Saturday, February 4, 2012

Migration, Poverty, and Food


I arrived in Buffalo, NY, in August 2001, to go to graduate school. The first three days I spent at one of my professors’ apartment, a penthouse overlooking the impoverished Buffalo downtown. It struck me as a town of sharp contrasts and sharp winters. Nothing seemed to be in the middle, everything white or black, old, very rich and decaying or young and extremely poor. Where did I belong? I found out soon enough after learning about the many deductions from my $8,000 a year teaching assistant’s stipend.
            That first week, from my professor’s penthouse, I walked to a train station, six or seven blocks away. Used to living in Europe and walking downtown and pretty much everywhere—I didn't need a car in Europe and I couldn’t afford a car in the US—it didn’t bother me. What bothered me was the presence of extreme poverty just a block away from the fashionable area with interwar buildings inhabited by middle-class professionals.

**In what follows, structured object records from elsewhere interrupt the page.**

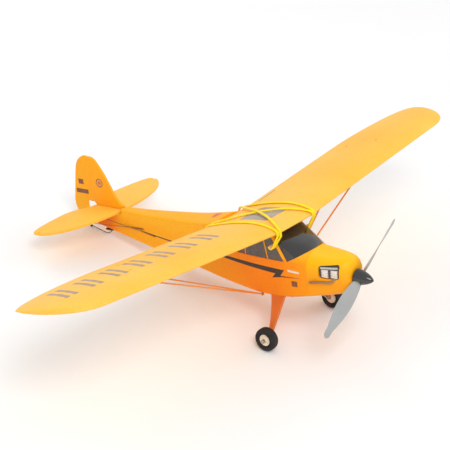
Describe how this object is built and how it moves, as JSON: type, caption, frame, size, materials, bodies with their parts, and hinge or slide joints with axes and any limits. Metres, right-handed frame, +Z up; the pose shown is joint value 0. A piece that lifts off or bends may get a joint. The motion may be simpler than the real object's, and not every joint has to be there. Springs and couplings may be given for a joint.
{
  "type": "rc foam airplane",
  "caption": "High-wing radio-controlled foam airplane with a hinged rudder and elevator, a geared electric propeller and a rubber-banded wing.",
  "frame": {"origin": "on the floor, under the middle of the airplane as it stands on its wheels and tail skid", "axes": "+X to the left wing tip, +Y towards the tail, +Z up"},
  "size_m": [0.9386, 0.5984, 0.2074],
  "materials": {
    "battery_sleeve": "heat-shrunk sleeve",
    "birch": "bare birch ply and dowel",
    "black_rubber": "matt foam rubber",
    "carbon": "satin rod",
    "dark_plastic": "satin dark",
    "grey_plastic": "satin",
    "orange_foam": "matt moulded foam",
    "orange_plastic": "satin",
    "smoke_panel": "gloss dark panel",
    "steel": "bright wire",
    "white_plastic": "satin white",
    "yellow_foam": "matt moulded foam",
    "yellow_rubber": "matt band"
  },
  "bodies": {
    "airframe": {"band_peg_front": "birch", "band_peg_rear": "birch", "battery_pack": "battery_sleeve", "dummy_engine_left": "dark_plastic", "dummy_engine_right": "dark_plastic", "elevator_hinge_pin": "steel", "elevator_servo": "dark_plastic", "equipment_shelf": "birch", "fin": "yellow_foam", "firewall": "birch", "fuselage_left": "orange_foam", "fuselage_right": "orange_foam", "gear_leg_left": "orange_plastic", "gear_leg_right": "orange_plastic", "gearbox_frame": "grey_plastic", "hatch_hinge_bracket": "orange_plastic", "hatch_pin": "steel", "landing_gear_plate": "orange_plastic", "landing_gear_wire": "steel", "motor": "steel", "nose_cowl": "yellow_foam", "receiver_unit": "grey_plastic", "rubber_band_cross_high": "yellow_rubber", "rubber_band_cross_low": "yellow_rubber", "rubber_band_left": "yellow_rubber", "rubber_band_right": "yellow_rubber", "rudder_hinge_pin": "steel", "rudder_servo": "dark_plastic", "servo_shelf": "birch", "side_window_left": "dark_plastic", "side_window_right": "dark_plastic", "skylight": "smoke_panel", "stabilizer": "yellow_foam", "strut_mount_left": "orange_plastic", "strut_mount_right": "orange_plastic", "tail_skid": "black_rubber", "windscreen": "dark_plastic", "wing": "yellow_foam", "wing_spar": "carbon", "wing_strut_left": "orange_plastic", "wing_strut_right": "orange_plastic"},
    "propeller_set": {"prop_shaft": "steel", "propeller": "grey_plastic", "spinner": "dark_plastic", "spur_gear": "white_plastic"},
    "pinion": {"pinion": "steel"},
    "wheel_left": {"tyre_left": "black_rubber", "wheel_hub_left": "white_plastic"},
    "wheel_right": {"tyre_right": "black_rubber", "wheel_hub_right": "white_plastic"},
    "elevator": {"elevator": "yellow_foam", "elevator_horn": "white_plastic"},
    "rudder": {"rudder": "yellow_foam", "rudder_horn": "white_plastic"},
    "elevator_pushrod": {"elevator_pushrod": "steel"},
    "elevator_servo_arm": {"elevator_servo_arm": "white_plastic"},
    "rudder_pushrod": {"rudder_pushrod": "steel"},
    "rudder_servo_arm": {"rudder_servo_arm": "white_plastic"},
    "battery_hatch": {"battery_hatch": "orange_foam"}
  },
  "joints": [
    {"name": "prop_spin", "type": "hinge", "parent": "airframe", "child": "propeller_set", "pos_m": [0, -0.26551, 0.1282], "axis": [0, 0.9885, -0.1512], "continuous": true},
    {"name": "pinion_spin", "type": "hinge", "parent": "airframe", "child": "pinion", "pos_m": [0, -0.25345, 0.14092], "axis": [0, 0.9885, -0.1512], "continuous": true},
    {"name": "wheel_left_spin", "type": "hinge", "parent": "airframe", "child": "wheel_left", "pos_m": [0.0847, -0.18096, 0.01789], "axis": [1, 0, 0], "continuous": true},
    {"name": "wheel_right_spin", "type": "hinge", "parent": "airframe", "child": "wheel_right", "pos_m": [-0.0847, -0.18096, 0.01789], "axis": [1, 0, 0], "continuous": true},
    {"name": "elevator_hinge", "type": "hinge", "parent": "airframe", "child": "elevator", "pos_m": [0, 0.24413, 0.0458], "axis": [1, 0, 0], "range_deg": [-20, 20]},
    {"name": "elevator_rod_slide", "type": "slide", "parent": "airframe", "child": "elevator_pushrod", "axis": [-0.0125, 0.9951, -0.0976], "range_m": [-0.0045, 0.0045]},
    {"name": "elevator_arm_turn", "type": "hinge", "parent": "airframe", "child": "elevator_servo_arm", "pos_m": [-0.00965, -0.04703, 0.07436], "axis": [1, 0, 0], "range_deg": [-21, 21]},
    {"name": "rudder_hinge", "type": "hinge", "parent": "airframe", "child": "rudder", "pos_m": [0, 0.25241, 0.04386], "axis": [0, 0.2282, 0.9736], "range_deg": [-25, 25]},
    {"name": "rudder_rod_slide", "type": "slide", "parent": "airframe", "child": "rudder_pushrod", "axis": [-0.0145, 0.958, -0.2863], "range_m": [-0.0058, 0.0058]},
    {"name": "rudder_arm_turn", "type": "hinge", "parent": "airframe", "child": "rudder_servo_arm", "pos_m": [-0.00697, -0.04303, 0.09142], "axis": [1, 0, 0], "range_deg": [-30, 30]},
    {"name": "hatch_hinge", "type": "hinge", "parent": "airframe", "child": "battery_hatch", "pos_m": [0.02238, -0.10224, 0.04481], "axis": [0, -0.9875, 0.1578], "range_deg": [0, 90]}
  ],
  "couplings": [
    {"joint": "pinion_spin", "follows": "prop_spin", "ratio": -2.6},
    {"joint": "elevator_rod_slide", "follows": "elevator_hinge", "m_per_rad": 0.011},
    {"joint": "elevator_arm_turn", "follows": "elevator_hinge", "ratio": 1},
    {"joint": "rudder_rod_slide", "follows": "rudder_hinge", "m_per_rad": -0.0125},
    {"joint": "rudder_arm_turn", "follows": "rudder_hinge", "ratio": 1.1364}
  ]
}
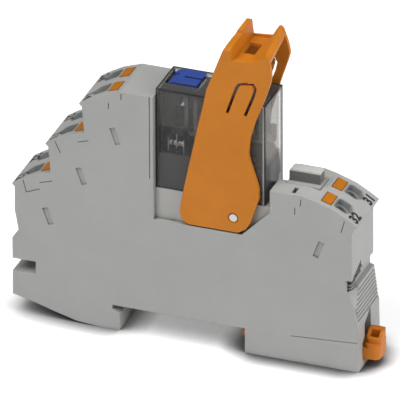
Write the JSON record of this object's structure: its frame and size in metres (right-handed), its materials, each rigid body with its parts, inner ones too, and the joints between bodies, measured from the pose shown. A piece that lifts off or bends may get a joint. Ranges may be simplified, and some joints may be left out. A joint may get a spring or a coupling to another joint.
{
  "type": "relay module",
  "caption": "Plug-in relay module for a 35 mm rail: stepped push-in terminals, clear-covered relay, orange retaining lever, plug-in function module and rail latch.",
  "frame": {"origin": "middle of the rail slot at mid width, on the face that bears on the rail", "axes": "+X along the module from the stepped terminals to the latch end, +Y across it along the rail, +Z away from the rail"},
  "size_m": [0.0963, 0.016, 0.0863],
  "materials": {
    "housing": "fine matt moulding grain",
    "socket": "matt moulding",
    "button": "satin moulding",
    "lever": "satin moulding",
    "latch": "satin moulding",
    "funnel": "matt moulding",
    "pivot": "turned steel pin",
    "copper": "stamped copper alloy",
    "spring_steel": "bent spring strip",
    "relay_black": "dark moulding",
    "smoked_cover": "clear smoked moulding",
    "contact_alloy": "tinned contact strip",
    "bobbin": "cream moulding",
    "coil_tape": "wrapped tape",
    "soft_iron": "stamped soft iron",
    "blue": "glossy moulding",
    "module": "matt moulding"
  },
  "bodies": {
    "housing": {"housing_tub": "housing", "side_cover": "housing", "relay_socket": "socket", "socket_contacts": "copper", "lever_pivot_pins": "pivot", "wire_funnels": "funnel", "terminal_partitions": "funnel", "current_bar_1": "copper", "current_bar_2": "copper", "current_bar_3": "copper", "current_bar_4": "copper", "current_bar_5": "copper", "current_bar_6": "copper", "current_bar_7": "copper", "current_bar_8": "copper", "clamp_spring_1": "spring_steel", "clamp_spring_2": "spring_steel", "clamp_spring_3": "spring_steel", "clamp_spring_4": "spring_steel", "clamp_spring_5": "spring_steel", "clamp_spring_6": "spring_steel", "clamp_spring_7": "spring_steel", "clamp_spring_8": "spring_steel", "latch_spring": "spring_steel"},
    "button_1": {"release_button_1": "button"},
    "button_2": {"release_button_2": "button"},
    "button_3": {"release_button_3": "button"},
    "button_4": {"release_button_4": "button"},
    "button_5": {"release_button_5": "button"},
    "button_6": {"release_button_6": "button"},
    "button_7": {"release_button_7": "button"},
    "button_8": {"release_button_8": "button"},
    "lever": {"retaining_lever": "lever"},
    "relay": {"relay_base": "relay_black", "relay_cover": "smoked_cover", "relay_frame": "relay_black", "fixed_contact_blades": "contact_alloy", "common_blades": "contact_alloy", "coil_pins": "contact_alloy", "coil_bobbin": "bobbin", "coil_winding": "coil_tape", "coil_core": "soft_iron", "relay_yoke": "soft_iron"},
    "armature": {"armature": "soft_iron", "contact_carrier": "relay_black", "moving_contacts": "contact_alloy"},
    "test_lever": {"test_lever": "blue"},
    "function_module": {"function_module": "module", "module_contacts": "contact_alloy"},
    "rail_latch": {"foot_latch": "latch"}
  },
  "joints": [
    {"name": "button_1_press", "type": "slide", "parent": "housing", "child": "button_1", "axis": [0.454, 0, -0.891], "range_m": [0, 0.0015], "stiffness_N_per_m": 600, "springref_m": -0.0005, "deforming": ["clamp_spring_1"]},
    {"name": "button_2_press", "type": "slide", "parent": "housing", "child": "button_2", "axis": [0.454, 0, -0.891], "range_m": [0, 0.0015], "stiffness_N_per_m": 600, "springref_m": -0.0005, "deforming": ["clamp_spring_2"]},
    {"name": "button_3_press", "type": "slide", "parent": "housing", "child": "button_3", "axis": [0.454, 0, -0.891], "range_m": [0, 0.0015], "stiffness_N_per_m": 600, "springref_m": -0.0005, "deforming": ["clamp_spring_3"]},
    {"name": "button_4_press", "type": "slide", "parent": "housing", "child": "button_4", "axis": [0.454, 0, -0.891], "range_m": [0, 0.0015], "stiffness_N_per_m": 600, "springref_m": -0.0005, "deforming": ["clamp_spring_4"]},
    {"name": "button_5_press", "type": "slide", "parent": "housing", "child": "button_5", "axis": [0.454, 0, -0.891], "range_m": [0, 0.0015], "stiffness_N_per_m": 600, "springref_m": -0.0005, "deforming": ["clamp_spring_5"]},
    {"name": "button_6_press", "type": "slide", "parent": "housing", "child": "button_6", "axis": [0.454, 0, -0.891], "range_m": [0, 0.0015], "stiffness_N_per_m": 600, "springref_m": -0.0005, "deforming": ["clamp_spring_6"]},
    {"name": "button_7_press", "type": "slide", "parent": "housing", "child": "button_7", "axis": [-0.454, 0, -0.891], "range_m": [0, 0.0015], "stiffness_N_per_m": 600, "springref_m": -0.0005, "deforming": ["clamp_spring_7"]},
    {"name": "button_8_press", "type": "slide", "parent": "housing", "child": "button_8", "axis": [-0.454, 0, -0.891], "range_m": [0, 0.0015], "stiffness_N_per_m": 600, "springref_m": -0.0005, "deforming": ["clamp_spring_8"]},
    {"name": "lever_swing", "type": "hinge", "parent": "housing", "child": "lever", "pos_m": [0.0147, 0, 0.0309], "axis": [0, 1, 0], "range_deg": [0, 20]},
    {"name": "relay_lift", "type": "slide", "parent": "housing", "child": "relay", "axis": [0, 0, 1], "range_m": [0, 0.00375]},
    {"name": "armature_swing", "type": "hinge", "parent": "relay", "child": "armature", "pos_m": [0.00145, 0, 0.051], "axis": [0, 1, 0], "range_deg": [0, 5]},
    {"name": "test_lever_flip", "type": "hinge", "parent": "relay", "child": "test_lever", "pos_m": [-0.0032, 0, 0.0611], "axis": [0, -1, 0], "range_deg": [0, 90]},
    {"name": "module_pull", "type": "slide", "parent": "housing", "child": "function_module", "axis": [0, 0, 1], "range_m": [0, 0.016]},
    {"name": "latch_pull", "type": "slide", "parent": "housing", "child": "rail_latch", "axis": [1, 0, 0], "range_m": [0, 0.003], "stiffness_N_per_m": 700, "springref_m": -0.001, "deforming": ["latch_spring"]}
  ],
  "couplings": [
    {"joint": "relay_lift", "follows": "lever_swing", "m_per_rad": 0.0107},
    {"joint": "armature_swing", "follows": "test_lever_flip", "ratio": 0.0555}
  ]
}
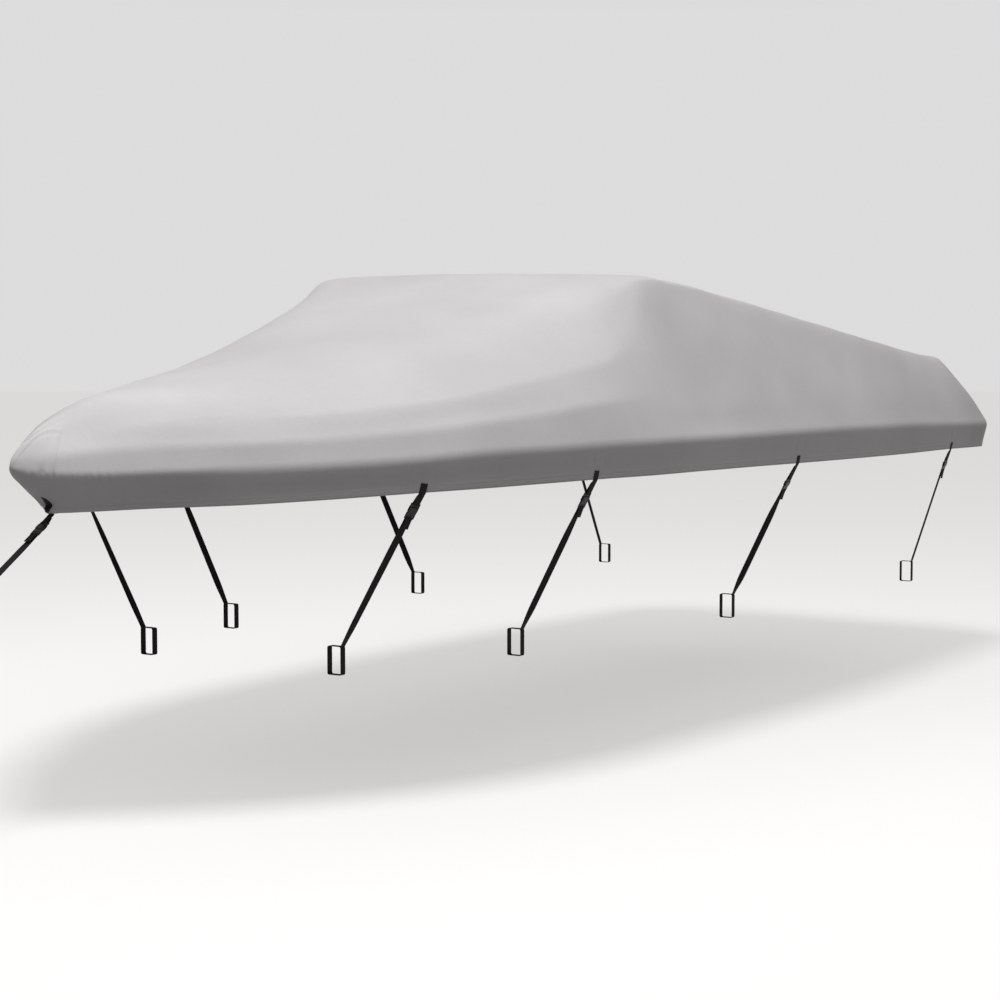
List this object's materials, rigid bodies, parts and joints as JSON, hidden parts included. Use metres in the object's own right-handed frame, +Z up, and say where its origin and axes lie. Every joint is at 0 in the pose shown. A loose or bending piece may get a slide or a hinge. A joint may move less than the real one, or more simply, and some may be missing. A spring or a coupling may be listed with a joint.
{
  "type": "fitted boat cover",
  "caption": "Fitted cloth cover for a trailered runabout, hollow over its deck and windshield, held down by hem tabs, side-release buckles and webbing straps.",
  "frame": {"origin": "underside of the cloth in the middle of the windshield's top edge, the highest place where the boat holds the cover up", "axes": "+X aft along the boat, +Y to starboard, +Z up"},
  "size_m": [5.676, 2.2386, 1.3973],
  "materials": {
    "canopy_cloth": "matt",
    "black_webbing": "matt",
    "black_acetal": "semi-gloss"
  },
  "bodies": {
    "root": {"canopy": "canopy_cloth", "crescent_bow": "black_webbing", "tab_port_1": "black_webbing", "socket_port_1": "black_acetal", "plug_port_1": "black_acetal", "strap_port_1": "black_webbing", "tab_port_2": "black_webbing", "socket_port_2": "black_acetal", "plug_port_2": "black_acetal", "strap_port_2": "black_webbing", "tab_port_3": "black_webbing", "socket_port_3": "black_acetal", "plug_port_3": "black_acetal", "strap_port_3": "black_webbing", "tab_port_4": "black_webbing", "socket_port_4": "black_acetal", "plug_port_4": "black_acetal", "strap_port_4": "black_webbing", "tab_starboard_1": "black_webbing", "socket_starboard_1": "black_acetal", "plug_starboard_1": "black_acetal", "strap_starboard_1": "black_webbing", "tab_starboard_2": "black_webbing", "socket_starboard_2": "black_acetal", "plug_starboard_2": "black_acetal", "strap_starboard_2": "black_webbing", "tab_starboard_3": "black_webbing", "socket_starboard_3": "black_acetal", "plug_starboard_3": "black_acetal", "strap_starboard_3": "black_webbing", "tab_starboard_4": "black_webbing", "socket_starboard_4": "black_acetal", "plug_starboard_4": "black_acetal", "strap_starboard_4": "black_webbing", "tab_bow": "black_webbing", "socket_bow": "black_acetal", "plug_bow": "black_acetal", "strap_bow": "black_webbing"}
  },
  "joints": []
}
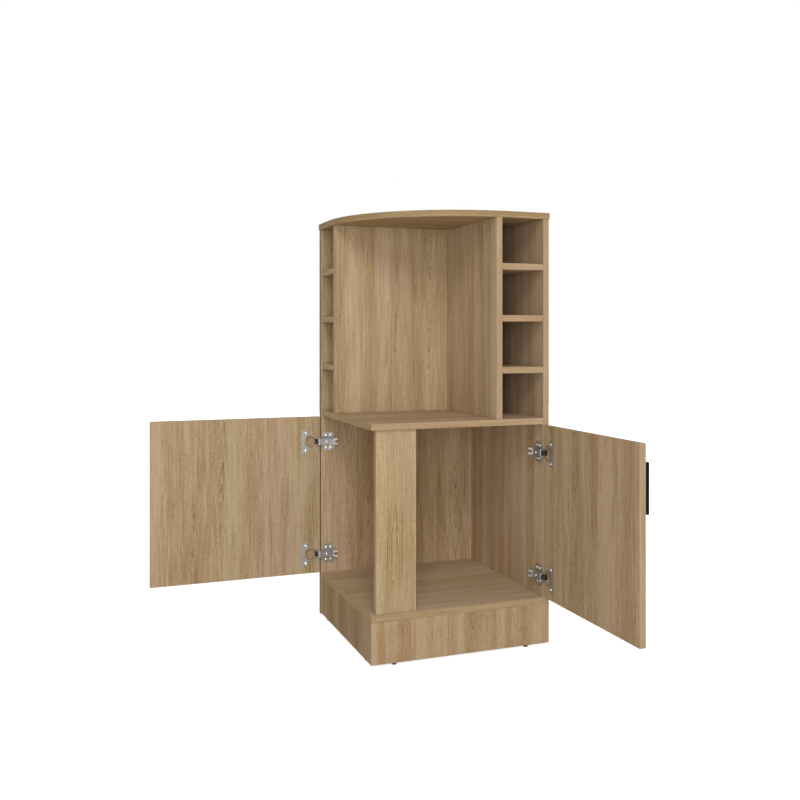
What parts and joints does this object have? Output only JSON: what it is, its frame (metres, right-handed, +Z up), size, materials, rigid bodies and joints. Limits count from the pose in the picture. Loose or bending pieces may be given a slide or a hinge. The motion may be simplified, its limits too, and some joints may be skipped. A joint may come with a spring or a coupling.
{
  "type": "corner bar cabinet",
  "caption": "Corner bar cabinet with a rounded top, an open niche between two racks of bottle cells and a two-door cupboard on a plinth.",
  "frame": {"origin": "on the floor, below the middle of the outline with both doors open at a right angle", "axes": "+Z up, +X and +Y normal to the two closed walls and pointing to them, so -Y and -X are the two open faces"},
  "size_m": [0.9152, 0.8902, 1.0376],
  "materials": {
    "oak_laminate": "satin wood-grain laminate on board",
    "brown_plastic": "matte",
    "black_metal": "satin black powder coat",
    "hinge_steel": "bright nickel plate"
  },
  "bodies": {
    "carcass": {"top_panel": "oak_laminate", "back_panel": "oak_laminate", "right_panel": "oak_laminate", "middle_shelf": "oak_laminate", "bottom_board": "oak_laminate", "corner_post": "oak_laminate", "plinth_front": "oak_laminate", "plinth_left": "oak_laminate", "divider_left": "oak_laminate", "divider_right": "oak_laminate", "rack_shelf_left_1": "oak_laminate", "rack_shelf_left_2": "oak_laminate", "rack_shelf_left_3": "oak_laminate", "rack_shelf_right_1": "oak_laminate", "rack_shelf_right_2": "oak_laminate", "rack_shelf_right_3": "oak_laminate", "glide_front_1": "brown_plastic", "glide_front_2": "brown_plastic", "glide_left_1": "brown_plastic", "glide_left_2": "brown_plastic", "glide_right_1": "brown_plastic", "glide_right_2": "brown_plastic", "glide_back_1": "brown_plastic", "glide_back_2": "brown_plastic", "hinge_arm_left_upper": "hinge_steel", "hinge_arm_left_lower": "hinge_steel", "hinge_arm_right_upper": "hinge_steel", "hinge_arm_right_lower": "hinge_steel", "hinge_plate_left_upper": "hinge_steel", "hinge_plate_left_lower": "hinge_steel", "hinge_plate_right_upper": "hinge_steel", "hinge_plate_right_lower": "hinge_steel"},
    "left_links": {"hinge_link_left_upper": "hinge_steel", "hinge_link_left_lower": "hinge_steel"},
    "left_door": {"door_left": "oak_laminate", "handle_left": "black_metal", "hinge_cup_left_upper": "hinge_steel", "hinge_cup_left_lower": "hinge_steel"},
    "right_links": {"hinge_link_right_upper": "hinge_steel", "hinge_link_right_lower": "hinge_steel"},
    "right_door": {"door_right": "oak_laminate", "handle_right": "black_metal", "hinge_cup_right_upper": "hinge_steel", "hinge_cup_right_lower": "hinge_steel"}
  },
  "joints": [
    {"name": "left_link_fold", "type": "hinge", "parent": "carcass", "child": "left_links", "pos_m": [-0.03001, 0.39002, 0.32195], "axis": [0, 0, 1], "range_deg": [-34.03, 7.58]},
    {"name": "left_door_swing", "type": "hinge", "parent": "left_links", "child": "left_door", "pos_m": [-0.0361, 0.40175, 0.32195], "axis": [0, 0, 1], "range_deg": [-27.56, 124.01]},
    {"name": "right_link_fold", "type": "hinge", "parent": "carcass", "child": "right_links", "pos_m": [0.40257, -0.03906, 0.32195], "axis": [0, 0, -1], "range_deg": [-34.03, 7.58]},
    {"name": "right_door_swing", "type": "hinge", "parent": "right_links", "child": "right_door", "pos_m": [0.4143, -0.04515, 0.32195], "axis": [0, 0, -1], "range_deg": [-27.56, 124.01]}
  ],
  "couplings": [
    {"joint": "left_link_fold", "follows": "left_door_swing", "ratio": -0.27423},
    {"joint": "right_link_fold", "follows": "right_door_swing", "ratio": -0.27423}
  ]
}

            At a street corner, already in the “bad” area that as I learned later my colleagues who had cars avoided, there was a neighborhood food store owned by a Middle Eastern family. That was my first experience buying food in the United States. Everything was canned and dusty, the sloping floors were covered with ancient linoleum, the smell of some disinfectant detergent made me sneeze. In the end I picked up some cheese, wanting to reward my professor’s hospitality. I wanted to make an omelet. The cheese turned out to be Monterey Jack and, for my tastes at that time, uneatable. My professor, shocked yet amused, explained to me “what horrible things they were doing to cheese”—that’s how she put it—and then two days later took me shopping to a nice smelling shop with bright windows, a young good looking sales person, and carefully wrapped cheeses and jars of olives that cost as much as some of the books I needed to buy—another expense I had failed to calculate out of my meager TA paycheck.
            Then I found a room in a house and I started cooking at home. I dreaded the foreignness of it all. Everything tasted different, even the milk: whether Vitamin D enhanced or the simple 2%, it tasted as if it had been made out of powdered milk, not as if it came from a cow. Bread was different too—either the prohibitively expensive baguettes or the prepackaged stuff, which I once tried to eat untoasted and regretted it. Why did bread have to be sweet? Where were the regular bakeries that poor people could afford, so that they could eat bread, real bread with crust and middle, and not… and not… this? And why were tomatoes so expensive—that was poor people’s food back in Romania, everyone had tomatoes, with everything, they were cheap, you could grow them in your backyard—and why, and why please someone tell me, even when these tomatoes were so expensive, why is it that they didn’t have any taste, just a pale color and a slippery yet hard texture that made me think of seafood?
            And why did it bother me so much?
            “But of course,” an anthropology professor said to me, “it’s normal, it’s food, the ground of your identity.” I thought about this for a long time.